• [Aim of the exercise]:
Extract all of the entries and set them down verbatim.

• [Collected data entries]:

---*---

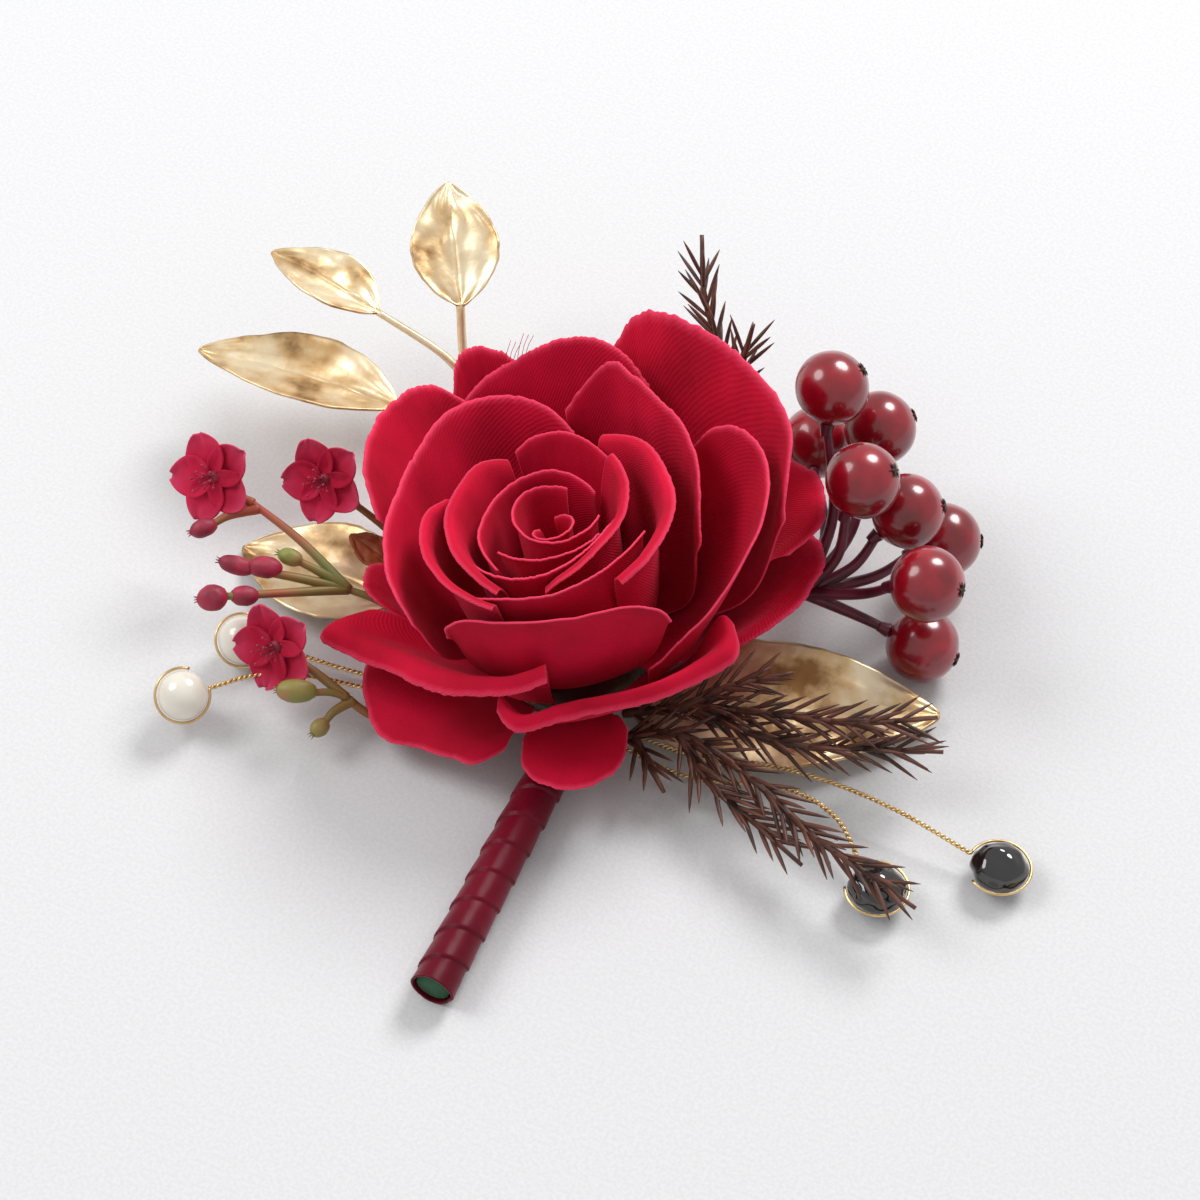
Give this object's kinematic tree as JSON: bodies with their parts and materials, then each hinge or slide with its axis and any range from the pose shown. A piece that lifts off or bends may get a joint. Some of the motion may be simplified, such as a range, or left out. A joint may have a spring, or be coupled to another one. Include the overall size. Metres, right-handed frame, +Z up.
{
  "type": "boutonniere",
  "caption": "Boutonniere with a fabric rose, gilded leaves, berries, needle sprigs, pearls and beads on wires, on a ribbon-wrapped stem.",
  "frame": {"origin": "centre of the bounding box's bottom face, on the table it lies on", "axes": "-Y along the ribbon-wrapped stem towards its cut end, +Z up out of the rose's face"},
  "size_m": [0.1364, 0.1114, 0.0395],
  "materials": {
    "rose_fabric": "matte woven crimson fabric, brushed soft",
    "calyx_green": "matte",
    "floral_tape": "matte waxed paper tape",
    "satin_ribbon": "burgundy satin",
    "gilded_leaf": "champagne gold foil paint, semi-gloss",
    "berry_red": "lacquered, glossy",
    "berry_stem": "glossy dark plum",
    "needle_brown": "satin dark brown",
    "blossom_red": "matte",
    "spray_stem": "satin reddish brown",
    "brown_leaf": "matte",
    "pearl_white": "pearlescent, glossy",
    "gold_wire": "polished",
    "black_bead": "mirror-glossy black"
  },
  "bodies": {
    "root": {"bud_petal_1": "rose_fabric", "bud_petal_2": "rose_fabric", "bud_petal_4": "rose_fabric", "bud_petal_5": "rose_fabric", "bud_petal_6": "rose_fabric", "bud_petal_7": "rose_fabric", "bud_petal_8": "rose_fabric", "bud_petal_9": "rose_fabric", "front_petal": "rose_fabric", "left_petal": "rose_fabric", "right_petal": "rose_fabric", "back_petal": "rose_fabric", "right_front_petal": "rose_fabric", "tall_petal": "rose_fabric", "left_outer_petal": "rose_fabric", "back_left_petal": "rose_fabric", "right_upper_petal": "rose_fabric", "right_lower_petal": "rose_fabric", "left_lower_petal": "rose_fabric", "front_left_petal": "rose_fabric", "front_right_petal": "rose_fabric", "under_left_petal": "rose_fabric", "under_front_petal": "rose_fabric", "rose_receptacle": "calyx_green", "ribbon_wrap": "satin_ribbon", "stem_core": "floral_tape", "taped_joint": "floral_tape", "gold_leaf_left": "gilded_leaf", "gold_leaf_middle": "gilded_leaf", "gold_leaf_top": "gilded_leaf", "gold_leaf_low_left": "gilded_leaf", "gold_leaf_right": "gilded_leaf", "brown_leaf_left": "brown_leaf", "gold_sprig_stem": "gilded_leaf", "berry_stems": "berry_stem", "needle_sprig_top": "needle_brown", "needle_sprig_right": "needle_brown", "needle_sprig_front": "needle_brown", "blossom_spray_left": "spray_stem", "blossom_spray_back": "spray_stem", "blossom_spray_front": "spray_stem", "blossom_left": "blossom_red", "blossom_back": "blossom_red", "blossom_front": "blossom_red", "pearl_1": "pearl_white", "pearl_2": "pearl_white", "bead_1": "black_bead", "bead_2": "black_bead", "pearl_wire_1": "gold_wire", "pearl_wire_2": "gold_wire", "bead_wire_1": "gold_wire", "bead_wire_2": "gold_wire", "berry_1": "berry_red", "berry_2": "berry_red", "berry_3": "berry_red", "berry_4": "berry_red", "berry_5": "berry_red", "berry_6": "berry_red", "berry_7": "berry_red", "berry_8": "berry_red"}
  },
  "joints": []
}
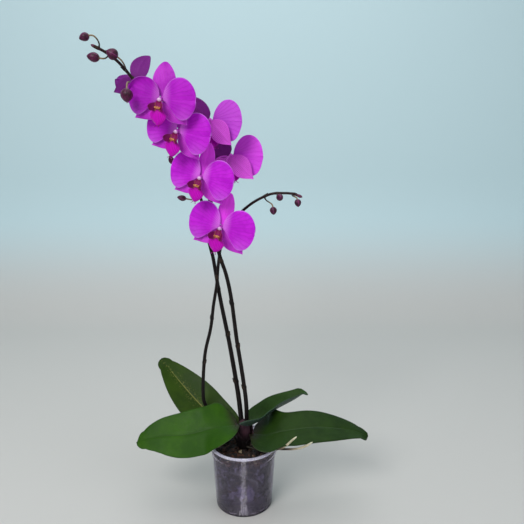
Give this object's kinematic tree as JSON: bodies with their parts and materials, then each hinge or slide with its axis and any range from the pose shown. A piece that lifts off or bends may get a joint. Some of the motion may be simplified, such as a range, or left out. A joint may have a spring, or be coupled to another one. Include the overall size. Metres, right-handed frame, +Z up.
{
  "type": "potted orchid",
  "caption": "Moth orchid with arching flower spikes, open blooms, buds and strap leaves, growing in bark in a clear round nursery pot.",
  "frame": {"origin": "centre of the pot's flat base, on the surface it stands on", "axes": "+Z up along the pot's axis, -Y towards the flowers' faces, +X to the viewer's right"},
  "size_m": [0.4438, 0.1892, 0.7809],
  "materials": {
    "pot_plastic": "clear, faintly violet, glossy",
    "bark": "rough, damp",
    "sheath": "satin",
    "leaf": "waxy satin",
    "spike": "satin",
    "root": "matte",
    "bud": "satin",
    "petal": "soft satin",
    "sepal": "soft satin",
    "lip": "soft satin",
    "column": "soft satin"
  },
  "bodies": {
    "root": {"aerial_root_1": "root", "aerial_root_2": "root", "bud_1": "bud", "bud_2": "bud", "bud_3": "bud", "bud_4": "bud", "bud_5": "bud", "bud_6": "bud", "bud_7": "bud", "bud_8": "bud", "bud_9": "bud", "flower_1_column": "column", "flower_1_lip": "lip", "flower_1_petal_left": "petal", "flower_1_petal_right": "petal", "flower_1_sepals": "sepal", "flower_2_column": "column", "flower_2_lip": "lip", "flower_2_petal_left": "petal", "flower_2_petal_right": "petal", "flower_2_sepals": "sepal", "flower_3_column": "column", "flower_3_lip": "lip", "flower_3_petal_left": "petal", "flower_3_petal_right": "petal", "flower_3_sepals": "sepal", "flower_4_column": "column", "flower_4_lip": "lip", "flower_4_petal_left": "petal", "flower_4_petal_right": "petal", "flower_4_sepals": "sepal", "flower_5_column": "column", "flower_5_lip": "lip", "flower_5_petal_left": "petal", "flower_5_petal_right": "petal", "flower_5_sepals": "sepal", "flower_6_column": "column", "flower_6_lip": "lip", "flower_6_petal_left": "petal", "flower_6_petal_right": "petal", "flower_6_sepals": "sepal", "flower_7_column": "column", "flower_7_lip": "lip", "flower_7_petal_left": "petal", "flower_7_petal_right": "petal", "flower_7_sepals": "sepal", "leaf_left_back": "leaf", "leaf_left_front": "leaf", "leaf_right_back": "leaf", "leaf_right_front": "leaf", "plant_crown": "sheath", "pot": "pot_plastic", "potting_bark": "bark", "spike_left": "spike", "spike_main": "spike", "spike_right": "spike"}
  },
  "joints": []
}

---*---

• [Exercise response]:
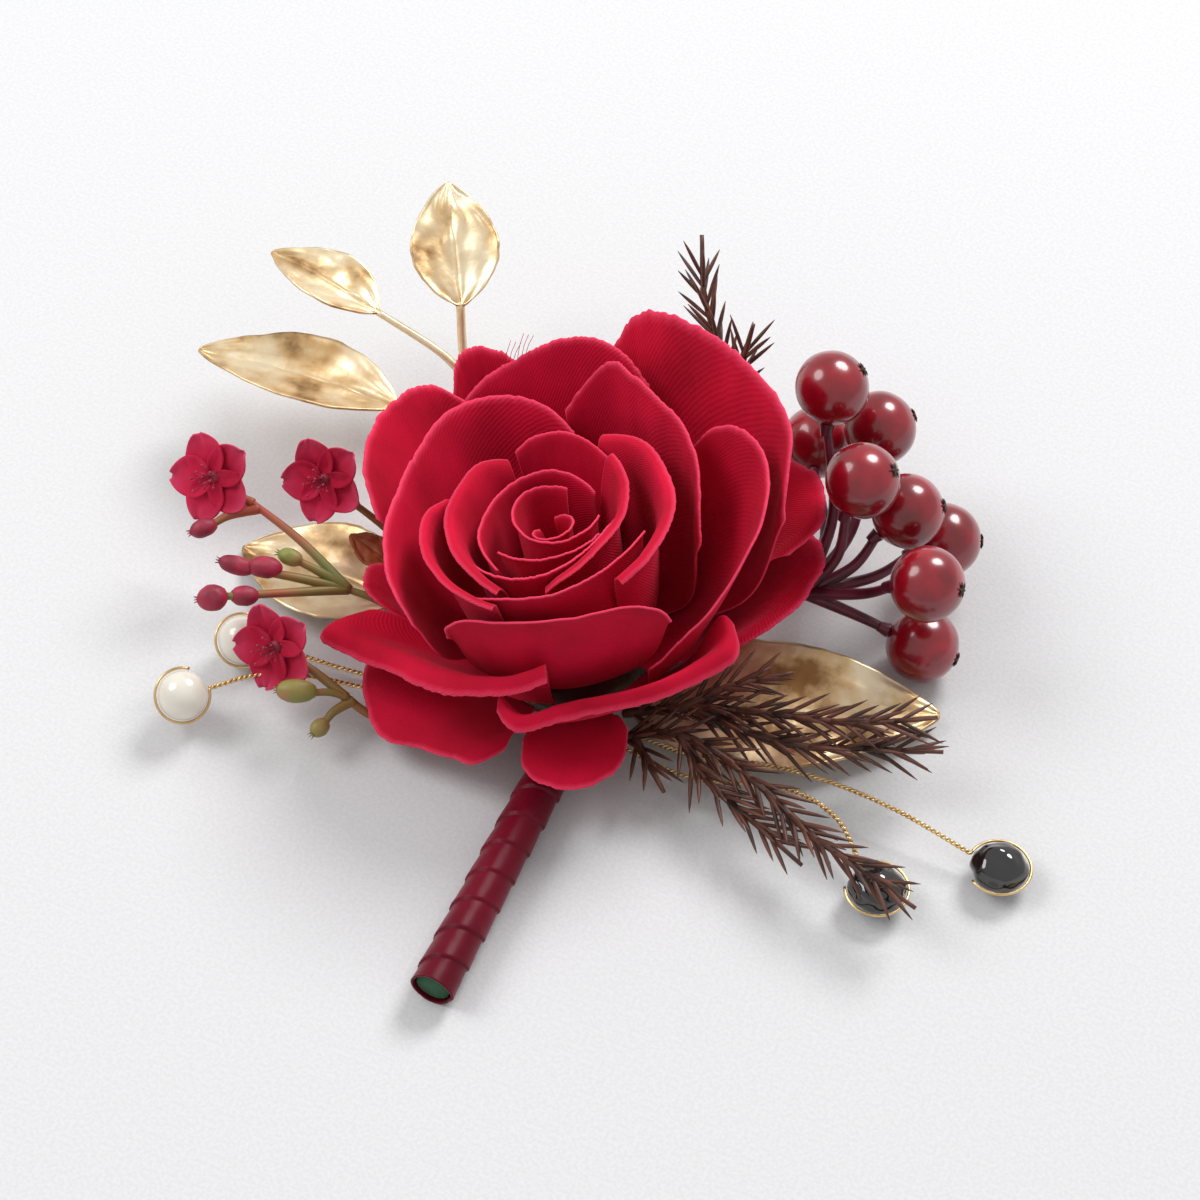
Give this object's kinematic tree as JSON: bodies with their parts and materials, then each hinge or slide with its axis and any range from the pose shown. A piece that lifts off or bends may get a joint. Some of the motion may be simplified, such as a range, or left out. A joint may have a spring, or be coupled to another one. Include the overall size. Metres, right-handed frame, +Z up.
{
  "type": "boutonniere",
  "caption": "Boutonniere with a fabric rose, gilded leaves, berries, needle sprigs, pearls and beads on wires, on a ribbon-wrapped stem.",
  "frame": {"origin": "centre of the bounding box's bottom face, on the table it lies on", "axes": "-Y along the ribbon-wrapped stem towards its cut end, +Z up out of the rose's face"},
  "size_m": [0.1364, 0.1114, 0.0395],
  "materials": {
    "rose_fabric": "matte woven crimson fabric, brushed soft",
    "calyx_green": "matte",
    "floral_tape": "matte waxed paper tape",
    "satin_ribbon": "burgundy satin",
    "gilded_leaf": "champagne gold foil paint, semi-gloss",
    "berry_red": "lacquered, glossy",
    "berry_stem": "glossy dark plum",
    "needle_brown": "satin dark brown",
    "blossom_red": "matte",
    "spray_stem": "satin reddish brown",
    "brown_leaf": "matte",
    "pearl_white": "pearlescent, glossy",
    "gold_wire": "polished",
    "black_bead": "mirror-glossy black"
  },
  "bodies": {
    "root": {"bud_petal_1": "rose_fabric", "bud_petal_2": "rose_fabric", "bud_petal_4": "rose_fabric", "bud_petal_5": "rose_fabric", "bud_petal_6": "rose_fabric", "bud_petal_7": "rose_fabric", "bud_petal_8": "rose_fabric", "bud_petal_9": "rose_fabric", "front_petal": "rose_fabric", "left_petal": "rose_fabric", "right_petal": "rose_fabric", "back_petal": "rose_fabric", "right_front_petal": "rose_fabric", "tall_petal": "rose_fabric", "left_outer_petal": "rose_fabric", "back_left_petal": "rose_fabric", "right_upper_petal": "rose_fabric", "right_lower_petal": "rose_fabric", "left_lower_petal": "rose_fabric", "front_left_petal": "rose_fabric", "front_right_petal": "rose_fabric", "under_left_petal": "rose_fabric", "under_front_petal": "rose_fabric", "rose_receptacle": "calyx_green", "ribbon_wrap": "satin_ribbon", "stem_core": "floral_tape", "taped_joint": "floral_tape", "gold_leaf_left": "gilded_leaf", "gold_leaf_middle": "gilded_leaf", "gold_leaf_top": "gilded_leaf", "gold_leaf_low_left": "gilded_leaf", "gold_leaf_right": "gilded_leaf", "brown_leaf_left": "brown_leaf", "gold_sprig_stem": "gilded_leaf", "berry_stems": "berry_stem", "needle_sprig_top": "needle_brown", "needle_sprig_right": "needle_brown", "needle_sprig_front": "needle_brown", "blossom_spray_left": "spray_stem", "blossom_spray_back": "spray_stem", "blossom_spray_front": "spray_stem", "blossom_left": "blossom_red", "blossom_back": "blossom_red", "blossom_front": "blossom_red", "pearl_1": "pearl_white", "pearl_2": "pearl_white", "bead_1": "black_bead", "bead_2": "black_bead", "pearl_wire_1": "gold_wire", "pearl_wire_2": "gold_wire", "bead_wire_1": "gold_wire", "bead_wire_2": "gold_wire", "berry_1": "berry_red", "berry_2": "berry_red", "berry_3": "berry_red", "berry_4": "berry_red", "berry_5": "berry_red", "berry_6": "berry_red", "berry_7": "berry_red", "berry_8": "berry_red"}
  },
  "joints": []
}
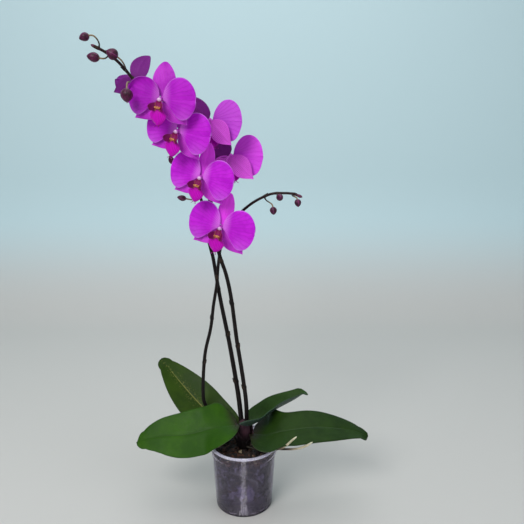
Give this object's kinematic tree as JSON: bodies with their parts and materials, then each hinge or slide with its axis and any range from the pose shown. A piece that lifts off or bends may get a joint. Some of the motion may be simplified, such as a range, or left out. A joint may have a spring, or be coupled to another one. Include the overall size. Metres, right-handed frame, +Z up.
{
  "type": "potted orchid",
  "caption": "Moth orchid with arching flower spikes, open blooms, buds and strap leaves, growing in bark in a clear round nursery pot.",
  "frame": {"origin": "centre of the pot's flat base, on the surface it stands on", "axes": "+Z up along the pot's axis, -Y towards the flowers' faces, +X to the viewer's right"},
  "size_m": [0.4438, 0.1892, 0.7809],
  "materials": {
    "pot_plastic": "clear, faintly violet, glossy",
    "bark": "rough, damp",
    "sheath": "satin",
    "leaf": "waxy satin",
    "spike": "satin",
    "root": "matte",
    "bud": "satin",
    "petal": "soft satin",
    "sepal": "soft satin",
    "lip": "soft satin",
    "column": "soft satin"
  },
  "bodies": {
    "root": {"aerial_root_1": "root", "aerial_root_2": "root", "bud_1": "bud", "bud_2": "bud", "bud_3": "bud", "bud_4": "bud", "bud_5": "bud", "bud_6": "bud", "bud_7": "bud", "bud_8": "bud", "bud_9": "bud", "flower_1_column": "column", "flower_1_lip": "lip", "flower_1_petal_left": "petal", "flower_1_petal_right": "petal", "flower_1_sepals": "sepal", "flower_2_column": "column", "flower_2_lip": "lip", "flower_2_petal_left": "petal", "flower_2_petal_right": "petal", "flower_2_sepals": "sepal", "flower_3_column": "column", "flower_3_lip": "lip", "flower_3_petal_left": "petal", "flower_3_petal_right": "petal", "flower_3_sepals": "sepal", "flower_4_column": "column", "flower_4_lip": "lip", "flower_4_petal_left": "petal", "flower_4_petal_right": "petal", "flower_4_sepals": "sepal", "flower_5_column": "column", "flower_5_lip": "lip", "flower_5_petal_left": "petal", "flower_5_petal_right": "petal", "flower_5_sepals": "sepal", "flower_6_column": "column", "flower_6_lip": "lip", "flower_6_petal_left": "petal", "flower_6_petal_right": "petal", "flower_6_sepals": "sepal", "flower_7_column": "column", "flower_7_lip": "lip", "flower_7_petal_left": "petal", "flower_7_petal_right": "petal", "flower_7_sepals": "sepal", "leaf_left_back": "leaf", "leaf_left_front": "leaf", "leaf_right_back": "leaf", "leaf_right_front": "leaf", "plant_crown": "sheath", "pot": "pot_plastic", "potting_bark": "bark", "spike_left": "spike", "spike_main": "spike", "spike_right": "spike"}
  },
  "joints": []
}